Data shown |
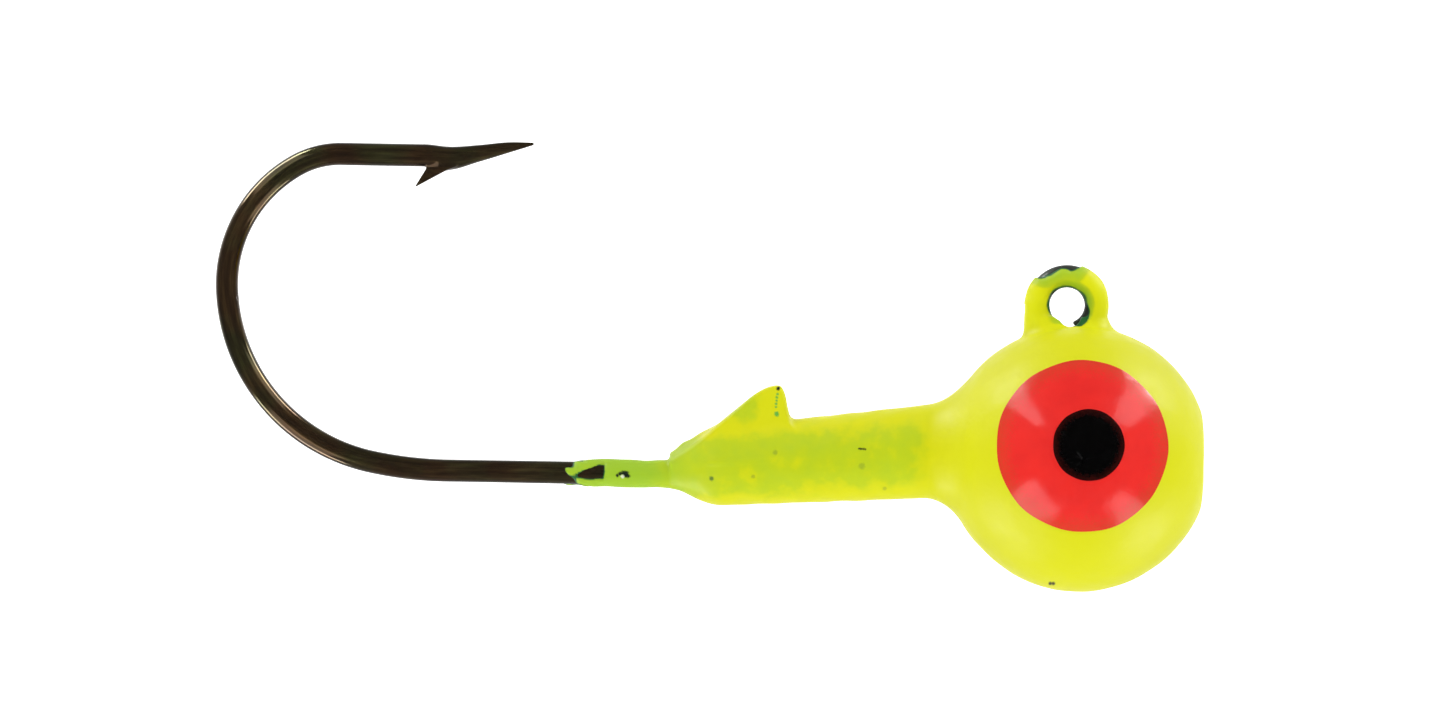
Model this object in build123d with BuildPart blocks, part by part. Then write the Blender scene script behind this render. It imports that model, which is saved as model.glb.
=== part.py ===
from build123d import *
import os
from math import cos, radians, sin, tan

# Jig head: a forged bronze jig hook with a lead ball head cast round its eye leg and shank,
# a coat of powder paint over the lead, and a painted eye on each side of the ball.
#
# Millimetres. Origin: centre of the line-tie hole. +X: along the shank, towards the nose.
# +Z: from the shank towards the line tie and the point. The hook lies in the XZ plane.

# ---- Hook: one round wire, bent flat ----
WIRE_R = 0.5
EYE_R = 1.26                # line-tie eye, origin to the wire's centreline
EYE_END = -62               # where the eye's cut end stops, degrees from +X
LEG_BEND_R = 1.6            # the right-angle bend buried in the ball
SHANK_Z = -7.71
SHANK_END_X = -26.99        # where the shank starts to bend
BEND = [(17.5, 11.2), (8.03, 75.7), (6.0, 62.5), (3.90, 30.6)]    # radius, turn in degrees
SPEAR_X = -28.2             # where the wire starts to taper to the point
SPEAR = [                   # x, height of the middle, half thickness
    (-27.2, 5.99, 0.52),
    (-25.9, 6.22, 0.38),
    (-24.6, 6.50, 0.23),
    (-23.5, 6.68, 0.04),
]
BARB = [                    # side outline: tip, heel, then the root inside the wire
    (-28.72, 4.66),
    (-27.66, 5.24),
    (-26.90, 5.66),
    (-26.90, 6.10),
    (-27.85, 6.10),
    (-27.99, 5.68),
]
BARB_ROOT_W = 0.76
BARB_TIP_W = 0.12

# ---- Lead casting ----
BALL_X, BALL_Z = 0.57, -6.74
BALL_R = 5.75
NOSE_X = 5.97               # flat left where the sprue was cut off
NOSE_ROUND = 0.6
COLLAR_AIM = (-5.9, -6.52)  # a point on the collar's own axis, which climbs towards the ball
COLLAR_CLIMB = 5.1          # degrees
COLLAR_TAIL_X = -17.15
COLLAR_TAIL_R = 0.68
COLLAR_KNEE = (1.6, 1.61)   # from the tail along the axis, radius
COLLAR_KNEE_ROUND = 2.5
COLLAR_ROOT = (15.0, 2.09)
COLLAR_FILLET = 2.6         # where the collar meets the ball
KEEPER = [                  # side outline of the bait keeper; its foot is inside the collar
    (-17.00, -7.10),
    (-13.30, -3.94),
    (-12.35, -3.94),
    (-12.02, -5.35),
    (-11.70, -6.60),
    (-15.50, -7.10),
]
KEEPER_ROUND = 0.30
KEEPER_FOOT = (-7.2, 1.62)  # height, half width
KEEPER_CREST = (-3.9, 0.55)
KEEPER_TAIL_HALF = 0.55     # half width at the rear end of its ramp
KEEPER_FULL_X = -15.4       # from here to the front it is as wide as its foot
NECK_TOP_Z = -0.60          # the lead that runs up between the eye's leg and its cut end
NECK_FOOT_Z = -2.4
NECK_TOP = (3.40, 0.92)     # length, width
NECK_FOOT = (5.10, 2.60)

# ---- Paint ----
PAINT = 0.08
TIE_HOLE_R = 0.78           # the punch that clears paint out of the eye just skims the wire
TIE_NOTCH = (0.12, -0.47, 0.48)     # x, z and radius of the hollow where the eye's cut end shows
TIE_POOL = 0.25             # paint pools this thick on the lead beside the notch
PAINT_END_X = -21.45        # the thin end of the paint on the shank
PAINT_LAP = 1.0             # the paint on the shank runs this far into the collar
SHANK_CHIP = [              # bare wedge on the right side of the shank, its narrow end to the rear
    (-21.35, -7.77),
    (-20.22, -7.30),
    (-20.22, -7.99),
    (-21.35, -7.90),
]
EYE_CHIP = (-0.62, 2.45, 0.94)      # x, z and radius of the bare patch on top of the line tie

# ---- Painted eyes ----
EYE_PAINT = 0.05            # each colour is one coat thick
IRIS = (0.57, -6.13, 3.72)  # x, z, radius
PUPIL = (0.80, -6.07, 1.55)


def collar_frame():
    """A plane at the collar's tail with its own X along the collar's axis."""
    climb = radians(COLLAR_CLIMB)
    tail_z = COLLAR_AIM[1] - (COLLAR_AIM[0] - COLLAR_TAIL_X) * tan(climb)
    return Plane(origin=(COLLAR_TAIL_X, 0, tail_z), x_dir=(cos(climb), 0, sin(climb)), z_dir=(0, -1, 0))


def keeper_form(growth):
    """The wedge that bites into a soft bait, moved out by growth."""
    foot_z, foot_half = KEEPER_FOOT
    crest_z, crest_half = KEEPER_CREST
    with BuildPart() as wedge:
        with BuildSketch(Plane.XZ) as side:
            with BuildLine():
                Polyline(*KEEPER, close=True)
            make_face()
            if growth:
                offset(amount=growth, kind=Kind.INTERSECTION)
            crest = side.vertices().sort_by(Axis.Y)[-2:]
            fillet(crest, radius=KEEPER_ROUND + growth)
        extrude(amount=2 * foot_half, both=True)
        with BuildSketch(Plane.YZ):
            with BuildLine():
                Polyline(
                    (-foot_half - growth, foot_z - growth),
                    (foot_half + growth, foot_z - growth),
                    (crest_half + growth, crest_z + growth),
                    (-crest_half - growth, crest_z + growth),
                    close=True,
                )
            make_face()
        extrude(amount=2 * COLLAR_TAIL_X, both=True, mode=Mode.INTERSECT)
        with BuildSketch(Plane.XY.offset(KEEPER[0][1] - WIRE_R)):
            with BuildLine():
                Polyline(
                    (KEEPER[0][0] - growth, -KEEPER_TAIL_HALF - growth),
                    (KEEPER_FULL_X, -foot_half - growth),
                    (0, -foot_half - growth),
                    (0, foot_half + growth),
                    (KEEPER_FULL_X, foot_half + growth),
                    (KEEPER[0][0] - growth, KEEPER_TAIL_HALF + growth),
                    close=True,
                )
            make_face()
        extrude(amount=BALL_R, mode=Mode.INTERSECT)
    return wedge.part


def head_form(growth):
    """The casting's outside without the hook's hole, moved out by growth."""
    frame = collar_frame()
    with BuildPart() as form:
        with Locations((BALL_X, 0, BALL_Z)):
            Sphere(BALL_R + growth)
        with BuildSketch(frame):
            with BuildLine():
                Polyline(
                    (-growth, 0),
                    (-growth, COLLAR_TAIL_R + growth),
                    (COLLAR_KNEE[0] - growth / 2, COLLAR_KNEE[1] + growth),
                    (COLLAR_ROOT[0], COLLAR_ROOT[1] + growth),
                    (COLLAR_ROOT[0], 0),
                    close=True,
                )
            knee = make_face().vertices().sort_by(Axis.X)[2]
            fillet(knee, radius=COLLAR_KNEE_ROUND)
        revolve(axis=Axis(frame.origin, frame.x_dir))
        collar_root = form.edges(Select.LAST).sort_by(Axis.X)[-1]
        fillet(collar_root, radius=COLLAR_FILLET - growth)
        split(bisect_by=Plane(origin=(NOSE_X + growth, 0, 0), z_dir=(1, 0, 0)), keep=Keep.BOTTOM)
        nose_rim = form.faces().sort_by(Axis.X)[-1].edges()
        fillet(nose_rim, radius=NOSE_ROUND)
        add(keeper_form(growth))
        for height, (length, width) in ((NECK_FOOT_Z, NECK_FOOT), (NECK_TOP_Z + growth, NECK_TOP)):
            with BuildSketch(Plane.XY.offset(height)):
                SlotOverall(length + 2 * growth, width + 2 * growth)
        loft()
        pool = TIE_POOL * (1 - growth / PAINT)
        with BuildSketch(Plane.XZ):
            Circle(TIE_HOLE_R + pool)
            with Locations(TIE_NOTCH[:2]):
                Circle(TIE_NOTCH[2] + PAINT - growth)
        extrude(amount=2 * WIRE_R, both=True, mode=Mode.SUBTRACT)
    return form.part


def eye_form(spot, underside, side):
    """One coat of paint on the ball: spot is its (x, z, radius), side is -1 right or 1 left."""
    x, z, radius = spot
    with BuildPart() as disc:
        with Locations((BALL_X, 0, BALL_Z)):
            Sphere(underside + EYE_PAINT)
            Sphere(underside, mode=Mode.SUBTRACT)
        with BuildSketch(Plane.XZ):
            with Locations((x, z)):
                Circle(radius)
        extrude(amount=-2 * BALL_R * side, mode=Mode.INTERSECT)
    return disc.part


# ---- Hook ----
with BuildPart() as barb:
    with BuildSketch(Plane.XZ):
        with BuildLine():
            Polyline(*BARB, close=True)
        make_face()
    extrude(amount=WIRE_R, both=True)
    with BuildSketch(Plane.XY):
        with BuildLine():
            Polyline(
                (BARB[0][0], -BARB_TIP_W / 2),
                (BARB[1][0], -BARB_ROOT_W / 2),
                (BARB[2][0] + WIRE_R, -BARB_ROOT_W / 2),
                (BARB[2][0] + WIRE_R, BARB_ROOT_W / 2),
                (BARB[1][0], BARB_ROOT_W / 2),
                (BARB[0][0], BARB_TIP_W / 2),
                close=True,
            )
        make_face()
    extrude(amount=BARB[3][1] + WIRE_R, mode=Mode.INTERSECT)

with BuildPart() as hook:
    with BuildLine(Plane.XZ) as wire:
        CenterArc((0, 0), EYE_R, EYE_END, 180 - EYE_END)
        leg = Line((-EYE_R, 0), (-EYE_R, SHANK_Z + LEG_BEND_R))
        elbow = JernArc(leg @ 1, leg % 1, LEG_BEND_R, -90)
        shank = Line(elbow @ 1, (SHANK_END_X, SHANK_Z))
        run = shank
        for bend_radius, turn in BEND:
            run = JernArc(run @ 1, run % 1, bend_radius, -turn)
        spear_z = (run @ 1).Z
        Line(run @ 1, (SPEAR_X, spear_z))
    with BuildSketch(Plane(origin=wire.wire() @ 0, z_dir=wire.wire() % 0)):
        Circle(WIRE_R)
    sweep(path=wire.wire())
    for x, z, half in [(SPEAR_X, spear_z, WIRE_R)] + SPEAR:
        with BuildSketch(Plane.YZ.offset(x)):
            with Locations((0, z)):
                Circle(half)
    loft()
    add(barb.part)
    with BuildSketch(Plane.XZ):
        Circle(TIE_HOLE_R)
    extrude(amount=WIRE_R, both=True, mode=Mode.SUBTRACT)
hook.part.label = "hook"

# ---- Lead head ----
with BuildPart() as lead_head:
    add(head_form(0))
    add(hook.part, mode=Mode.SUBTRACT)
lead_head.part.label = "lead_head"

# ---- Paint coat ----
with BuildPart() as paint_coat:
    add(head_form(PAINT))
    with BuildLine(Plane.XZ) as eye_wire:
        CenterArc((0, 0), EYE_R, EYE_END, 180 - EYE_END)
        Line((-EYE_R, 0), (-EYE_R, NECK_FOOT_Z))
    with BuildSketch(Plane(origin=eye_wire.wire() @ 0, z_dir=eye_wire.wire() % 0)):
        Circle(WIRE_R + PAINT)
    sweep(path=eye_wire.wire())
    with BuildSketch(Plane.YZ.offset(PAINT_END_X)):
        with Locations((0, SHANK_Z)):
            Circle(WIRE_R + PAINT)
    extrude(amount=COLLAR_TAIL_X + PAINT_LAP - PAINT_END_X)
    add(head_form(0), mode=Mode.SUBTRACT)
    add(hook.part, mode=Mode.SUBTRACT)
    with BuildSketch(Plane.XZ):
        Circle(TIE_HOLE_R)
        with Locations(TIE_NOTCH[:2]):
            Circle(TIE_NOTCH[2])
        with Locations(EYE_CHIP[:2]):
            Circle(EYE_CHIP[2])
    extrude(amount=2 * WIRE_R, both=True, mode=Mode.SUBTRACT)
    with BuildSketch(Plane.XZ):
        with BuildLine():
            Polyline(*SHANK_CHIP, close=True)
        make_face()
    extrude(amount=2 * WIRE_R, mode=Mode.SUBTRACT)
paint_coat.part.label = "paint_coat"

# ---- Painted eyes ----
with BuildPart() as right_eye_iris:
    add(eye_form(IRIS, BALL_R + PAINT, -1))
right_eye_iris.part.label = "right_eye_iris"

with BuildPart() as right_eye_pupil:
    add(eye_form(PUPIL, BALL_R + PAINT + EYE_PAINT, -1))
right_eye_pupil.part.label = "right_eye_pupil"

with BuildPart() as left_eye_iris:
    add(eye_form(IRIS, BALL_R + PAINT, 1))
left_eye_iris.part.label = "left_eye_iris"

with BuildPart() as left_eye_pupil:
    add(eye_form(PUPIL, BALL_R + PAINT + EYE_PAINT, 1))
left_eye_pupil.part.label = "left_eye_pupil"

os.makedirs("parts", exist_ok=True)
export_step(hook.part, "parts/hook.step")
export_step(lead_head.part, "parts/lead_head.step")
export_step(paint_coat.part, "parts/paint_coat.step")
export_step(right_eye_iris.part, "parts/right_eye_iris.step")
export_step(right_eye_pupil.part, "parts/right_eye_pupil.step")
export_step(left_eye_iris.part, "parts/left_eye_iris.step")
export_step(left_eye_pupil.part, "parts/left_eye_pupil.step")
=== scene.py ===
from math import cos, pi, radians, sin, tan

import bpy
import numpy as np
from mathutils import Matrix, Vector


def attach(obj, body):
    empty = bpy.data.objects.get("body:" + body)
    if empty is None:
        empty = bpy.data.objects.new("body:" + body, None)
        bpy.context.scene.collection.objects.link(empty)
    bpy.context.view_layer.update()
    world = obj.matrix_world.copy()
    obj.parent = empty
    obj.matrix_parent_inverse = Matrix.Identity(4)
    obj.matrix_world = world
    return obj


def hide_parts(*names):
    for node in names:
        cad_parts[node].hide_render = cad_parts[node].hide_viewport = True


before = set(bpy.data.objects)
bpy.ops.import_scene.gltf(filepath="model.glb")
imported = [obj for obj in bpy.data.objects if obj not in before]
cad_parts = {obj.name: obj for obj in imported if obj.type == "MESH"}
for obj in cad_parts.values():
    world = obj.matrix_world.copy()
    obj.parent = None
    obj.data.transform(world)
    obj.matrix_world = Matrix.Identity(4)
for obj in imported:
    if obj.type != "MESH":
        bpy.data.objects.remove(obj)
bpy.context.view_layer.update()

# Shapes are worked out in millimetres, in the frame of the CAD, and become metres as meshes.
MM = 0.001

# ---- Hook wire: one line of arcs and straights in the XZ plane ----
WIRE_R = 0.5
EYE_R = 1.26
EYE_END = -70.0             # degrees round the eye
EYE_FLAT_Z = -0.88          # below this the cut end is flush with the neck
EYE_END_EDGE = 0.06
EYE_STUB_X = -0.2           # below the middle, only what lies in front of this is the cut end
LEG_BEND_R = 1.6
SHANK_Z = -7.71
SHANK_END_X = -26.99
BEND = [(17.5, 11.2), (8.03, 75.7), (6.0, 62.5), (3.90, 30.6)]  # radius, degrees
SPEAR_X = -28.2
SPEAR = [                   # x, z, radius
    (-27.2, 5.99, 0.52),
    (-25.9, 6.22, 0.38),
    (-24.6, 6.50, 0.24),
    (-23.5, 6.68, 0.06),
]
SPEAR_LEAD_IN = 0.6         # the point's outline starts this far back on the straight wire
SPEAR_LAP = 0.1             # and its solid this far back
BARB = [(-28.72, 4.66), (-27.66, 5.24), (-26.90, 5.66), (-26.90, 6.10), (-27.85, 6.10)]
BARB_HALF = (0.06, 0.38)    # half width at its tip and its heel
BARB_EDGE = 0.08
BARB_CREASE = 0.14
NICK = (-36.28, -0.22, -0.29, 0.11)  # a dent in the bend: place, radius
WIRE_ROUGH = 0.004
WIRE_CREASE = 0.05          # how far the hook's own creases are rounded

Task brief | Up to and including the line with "# +Z: from the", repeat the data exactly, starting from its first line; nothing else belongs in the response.

Full output |
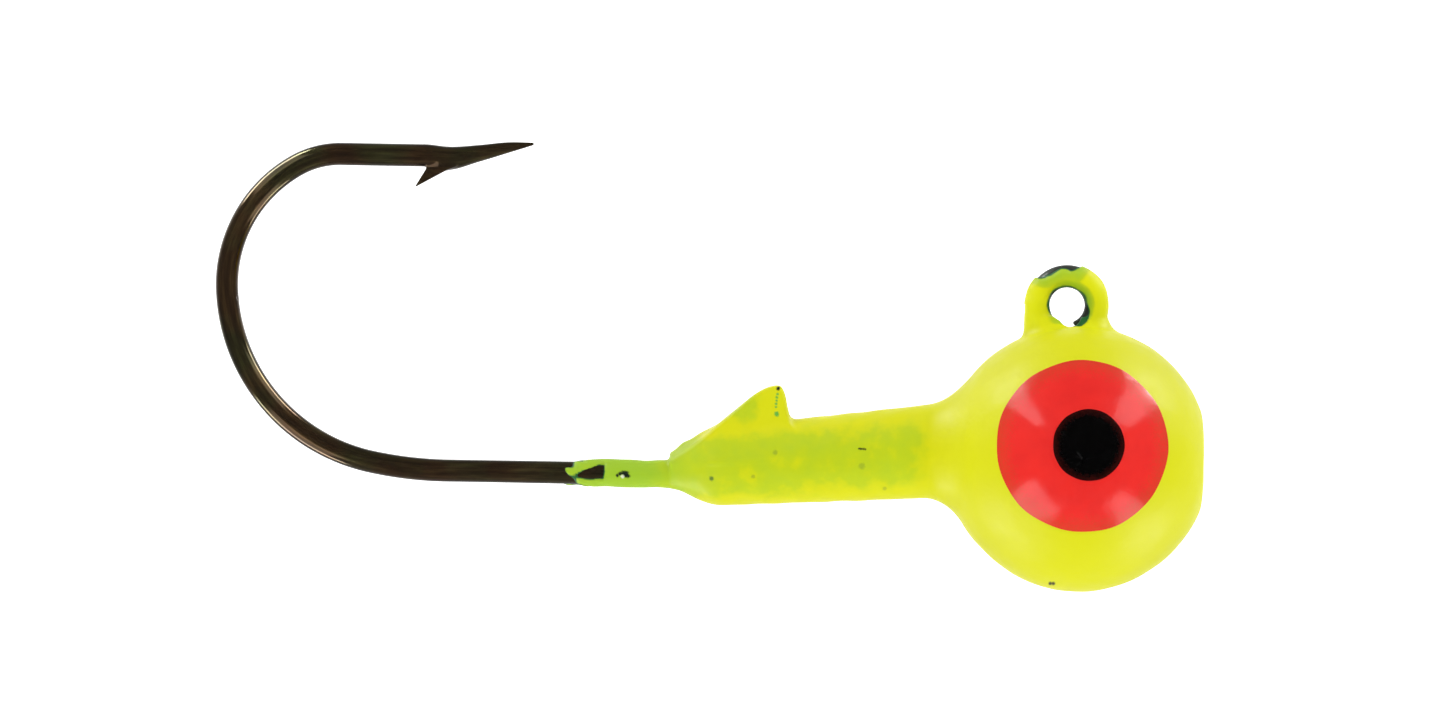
Model this object in build123d with BuildPart blocks, part by part. Then write the Blender scene script behind this render. It imports that model, which is saved as model.glb.
=== part.py ===
from build123d import *
import os
from math import cos, radians, sin, tan

# Jig head: a forged bronze jig hook with a lead ball head cast round its eye leg and shank,
# a coat of powder paint over the lead, and a painted eye on each side of the ball.
#
# Millimetres. Origin: centre of the line-tie hole. +X: along the shank, towards the nose.
# +Z: from the shank towards the line tie and the point. The hook lies in the XZ plane.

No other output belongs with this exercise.